— INSTRUCTIONS TO FOLLOW —
Starting at the line that contains "for (const shoot", reproduce each line exactly up to and including the line that contains "depsgraph = bpy.context.evaluated_depsgraph_get()". Reproduce nothing else.

— DATA LINES —

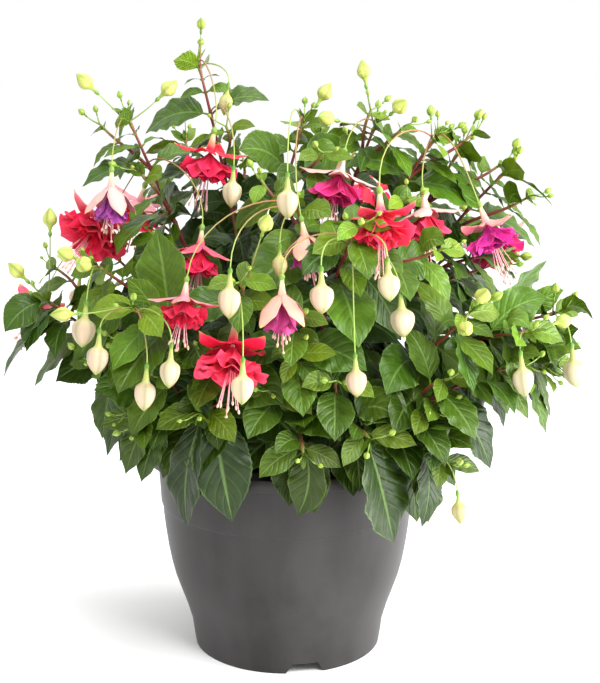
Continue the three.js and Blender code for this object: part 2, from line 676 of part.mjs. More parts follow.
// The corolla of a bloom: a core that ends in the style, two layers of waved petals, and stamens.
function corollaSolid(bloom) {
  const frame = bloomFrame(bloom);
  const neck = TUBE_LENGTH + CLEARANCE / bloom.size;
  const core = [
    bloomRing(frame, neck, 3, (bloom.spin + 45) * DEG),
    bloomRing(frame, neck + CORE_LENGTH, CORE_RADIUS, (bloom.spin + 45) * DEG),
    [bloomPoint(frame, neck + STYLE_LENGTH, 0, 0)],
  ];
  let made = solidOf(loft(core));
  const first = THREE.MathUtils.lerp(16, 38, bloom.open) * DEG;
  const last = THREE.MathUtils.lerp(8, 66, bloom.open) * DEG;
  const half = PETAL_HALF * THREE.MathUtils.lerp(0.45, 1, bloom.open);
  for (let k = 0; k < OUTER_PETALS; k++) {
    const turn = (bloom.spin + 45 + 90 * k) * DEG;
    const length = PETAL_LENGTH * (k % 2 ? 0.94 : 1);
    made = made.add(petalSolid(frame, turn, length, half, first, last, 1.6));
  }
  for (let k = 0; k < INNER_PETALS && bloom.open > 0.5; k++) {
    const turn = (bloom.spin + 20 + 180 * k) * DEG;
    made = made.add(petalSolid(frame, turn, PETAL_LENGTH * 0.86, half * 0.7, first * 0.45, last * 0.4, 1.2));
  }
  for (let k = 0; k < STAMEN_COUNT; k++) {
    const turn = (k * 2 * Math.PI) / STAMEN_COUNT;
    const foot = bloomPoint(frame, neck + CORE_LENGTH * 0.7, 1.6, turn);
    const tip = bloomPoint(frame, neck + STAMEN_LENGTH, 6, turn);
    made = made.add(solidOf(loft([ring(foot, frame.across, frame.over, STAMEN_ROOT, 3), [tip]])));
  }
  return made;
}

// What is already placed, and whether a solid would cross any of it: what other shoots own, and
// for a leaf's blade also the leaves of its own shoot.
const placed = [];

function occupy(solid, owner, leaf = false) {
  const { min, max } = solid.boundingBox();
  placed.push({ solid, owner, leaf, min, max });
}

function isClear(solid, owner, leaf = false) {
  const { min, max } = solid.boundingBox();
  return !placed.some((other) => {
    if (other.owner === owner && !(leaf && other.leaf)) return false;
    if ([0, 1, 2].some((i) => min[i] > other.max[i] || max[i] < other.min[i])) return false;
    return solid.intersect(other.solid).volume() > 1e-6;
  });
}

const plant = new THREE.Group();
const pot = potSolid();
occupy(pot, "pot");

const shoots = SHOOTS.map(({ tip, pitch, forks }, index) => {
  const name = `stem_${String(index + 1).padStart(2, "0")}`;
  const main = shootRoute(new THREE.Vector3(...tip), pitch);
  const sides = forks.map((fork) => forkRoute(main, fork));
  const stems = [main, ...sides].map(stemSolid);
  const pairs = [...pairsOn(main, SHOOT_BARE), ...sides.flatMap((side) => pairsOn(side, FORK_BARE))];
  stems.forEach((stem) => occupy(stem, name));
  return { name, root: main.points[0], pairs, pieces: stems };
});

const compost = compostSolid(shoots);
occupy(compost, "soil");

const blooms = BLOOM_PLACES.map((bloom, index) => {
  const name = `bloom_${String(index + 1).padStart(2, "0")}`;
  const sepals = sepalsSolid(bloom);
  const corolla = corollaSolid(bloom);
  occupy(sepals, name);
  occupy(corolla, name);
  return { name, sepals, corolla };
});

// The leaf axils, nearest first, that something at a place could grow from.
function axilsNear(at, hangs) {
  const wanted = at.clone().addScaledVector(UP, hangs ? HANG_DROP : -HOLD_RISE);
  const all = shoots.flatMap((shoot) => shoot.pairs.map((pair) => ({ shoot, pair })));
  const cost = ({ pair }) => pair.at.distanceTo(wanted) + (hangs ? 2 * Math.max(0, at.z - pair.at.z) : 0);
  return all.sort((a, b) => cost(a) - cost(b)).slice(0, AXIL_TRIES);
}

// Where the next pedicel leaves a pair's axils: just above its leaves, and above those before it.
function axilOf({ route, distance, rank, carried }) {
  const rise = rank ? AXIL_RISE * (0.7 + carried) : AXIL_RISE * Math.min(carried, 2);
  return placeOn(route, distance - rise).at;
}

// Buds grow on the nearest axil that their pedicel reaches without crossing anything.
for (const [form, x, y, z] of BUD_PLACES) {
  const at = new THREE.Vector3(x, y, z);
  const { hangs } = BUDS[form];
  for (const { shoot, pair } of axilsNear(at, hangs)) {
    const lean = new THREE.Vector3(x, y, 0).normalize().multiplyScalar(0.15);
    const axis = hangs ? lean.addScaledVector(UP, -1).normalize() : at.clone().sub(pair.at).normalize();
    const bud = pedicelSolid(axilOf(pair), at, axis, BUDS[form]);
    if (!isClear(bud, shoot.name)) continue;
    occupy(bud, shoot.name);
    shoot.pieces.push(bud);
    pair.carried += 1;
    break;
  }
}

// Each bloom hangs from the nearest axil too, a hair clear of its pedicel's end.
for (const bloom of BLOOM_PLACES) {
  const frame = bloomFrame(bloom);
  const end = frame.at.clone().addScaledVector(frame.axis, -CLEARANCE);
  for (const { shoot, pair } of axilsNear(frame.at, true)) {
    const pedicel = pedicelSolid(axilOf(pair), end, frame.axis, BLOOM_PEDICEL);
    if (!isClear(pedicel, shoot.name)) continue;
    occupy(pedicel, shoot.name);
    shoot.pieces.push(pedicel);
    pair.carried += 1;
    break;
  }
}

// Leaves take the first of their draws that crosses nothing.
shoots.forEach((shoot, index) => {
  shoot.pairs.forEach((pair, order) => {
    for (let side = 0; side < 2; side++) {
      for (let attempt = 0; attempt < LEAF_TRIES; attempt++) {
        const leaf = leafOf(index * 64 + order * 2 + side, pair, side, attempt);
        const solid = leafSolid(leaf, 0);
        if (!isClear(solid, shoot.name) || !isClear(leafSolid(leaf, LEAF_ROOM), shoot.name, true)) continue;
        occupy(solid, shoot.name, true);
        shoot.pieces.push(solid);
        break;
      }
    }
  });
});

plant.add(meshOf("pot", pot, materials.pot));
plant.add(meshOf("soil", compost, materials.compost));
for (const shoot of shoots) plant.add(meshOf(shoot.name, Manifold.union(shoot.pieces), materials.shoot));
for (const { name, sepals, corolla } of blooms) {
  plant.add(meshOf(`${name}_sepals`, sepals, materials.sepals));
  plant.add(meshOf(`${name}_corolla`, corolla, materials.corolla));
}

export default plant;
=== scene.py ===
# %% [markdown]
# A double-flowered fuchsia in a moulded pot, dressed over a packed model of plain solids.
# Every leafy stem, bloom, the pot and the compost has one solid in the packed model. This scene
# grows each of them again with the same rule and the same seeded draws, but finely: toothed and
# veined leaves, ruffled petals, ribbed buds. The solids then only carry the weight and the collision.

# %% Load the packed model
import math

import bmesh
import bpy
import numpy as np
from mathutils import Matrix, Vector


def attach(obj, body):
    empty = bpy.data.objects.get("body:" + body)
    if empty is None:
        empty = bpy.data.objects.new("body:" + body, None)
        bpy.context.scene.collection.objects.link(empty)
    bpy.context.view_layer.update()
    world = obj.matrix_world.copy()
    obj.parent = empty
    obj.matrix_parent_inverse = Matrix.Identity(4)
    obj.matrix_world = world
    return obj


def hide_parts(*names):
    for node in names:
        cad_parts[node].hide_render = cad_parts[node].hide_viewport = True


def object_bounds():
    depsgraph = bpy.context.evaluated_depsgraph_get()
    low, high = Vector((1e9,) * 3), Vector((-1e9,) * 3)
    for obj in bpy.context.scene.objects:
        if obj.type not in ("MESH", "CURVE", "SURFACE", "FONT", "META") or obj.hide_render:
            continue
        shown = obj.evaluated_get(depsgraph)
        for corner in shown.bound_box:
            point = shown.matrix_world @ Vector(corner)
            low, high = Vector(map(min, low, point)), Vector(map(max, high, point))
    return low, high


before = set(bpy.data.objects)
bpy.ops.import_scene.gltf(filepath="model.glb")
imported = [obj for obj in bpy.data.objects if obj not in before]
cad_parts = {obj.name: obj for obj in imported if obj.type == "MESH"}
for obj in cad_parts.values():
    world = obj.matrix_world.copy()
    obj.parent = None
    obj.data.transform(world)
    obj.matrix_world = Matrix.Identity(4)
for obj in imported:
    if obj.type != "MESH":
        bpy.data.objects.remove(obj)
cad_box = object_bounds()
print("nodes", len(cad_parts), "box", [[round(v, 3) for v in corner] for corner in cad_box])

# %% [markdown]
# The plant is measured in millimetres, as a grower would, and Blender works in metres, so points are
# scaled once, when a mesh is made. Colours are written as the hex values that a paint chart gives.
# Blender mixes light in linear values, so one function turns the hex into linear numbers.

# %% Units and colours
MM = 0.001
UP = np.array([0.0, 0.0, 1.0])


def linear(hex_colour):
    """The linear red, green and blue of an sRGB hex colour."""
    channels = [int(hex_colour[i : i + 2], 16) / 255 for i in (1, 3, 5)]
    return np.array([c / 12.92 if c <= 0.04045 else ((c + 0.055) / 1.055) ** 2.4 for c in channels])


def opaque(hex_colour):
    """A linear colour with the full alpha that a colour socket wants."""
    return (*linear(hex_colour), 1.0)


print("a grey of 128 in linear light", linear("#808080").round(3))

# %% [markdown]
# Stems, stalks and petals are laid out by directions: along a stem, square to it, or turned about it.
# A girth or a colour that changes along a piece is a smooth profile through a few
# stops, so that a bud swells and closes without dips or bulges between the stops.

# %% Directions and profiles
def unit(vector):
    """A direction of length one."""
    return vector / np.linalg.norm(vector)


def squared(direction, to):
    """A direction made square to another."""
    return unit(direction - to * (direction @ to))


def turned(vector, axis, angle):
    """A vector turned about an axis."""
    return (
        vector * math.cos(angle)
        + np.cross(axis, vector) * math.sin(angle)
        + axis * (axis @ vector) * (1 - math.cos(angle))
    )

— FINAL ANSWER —
for (const shoot of shoots) plant.add(meshOf(shoot.name, Manifold.union(shoot.pieces), materials.shoot));
for (const { name, sepals, corolla } of blooms) {
  plant.add(meshOf(`${name}_sepals`, sepals, materials.sepals));
  plant.add(meshOf(`${name}_corolla`, corolla, materials.corolla));
}

export default plant;
=== scene.py ===
# %% [markdown]
# A double-flowered fuchsia in a moulded pot, dressed over a packed model of plain solids.
# Every leafy stem, bloom, the pot and the compost has one solid in the packed model. This scene
# grows each of them again with the same rule and the same seeded draws, but finely: toothed and
# veined leaves, ruffled petals, ribbed buds. The solids then only carry the weight and the collision.

# %% Load the packed model
import math

import bmesh
import bpy
import numpy as np
from mathutils import Matrix, Vector


def attach(obj, body):
    empty = bpy.data.objects.get("body:" + body)
    if empty is None:
        empty = bpy.data.objects.new("body:" + body, None)
        bpy.context.scene.collection.objects.link(empty)
    bpy.context.view_layer.update()
    world = obj.matrix_world.copy()
    obj.parent = empty
    obj.matrix_parent_inverse = Matrix.Identity(4)
    obj.matrix_world = world
    return obj


def hide_parts(*names):
    for node in names:
        cad_parts[node].hide_render = cad_parts[node].hide_viewport = True


def object_bounds():
    depsgraph = bpy.context.evaluated_depsgraph_get()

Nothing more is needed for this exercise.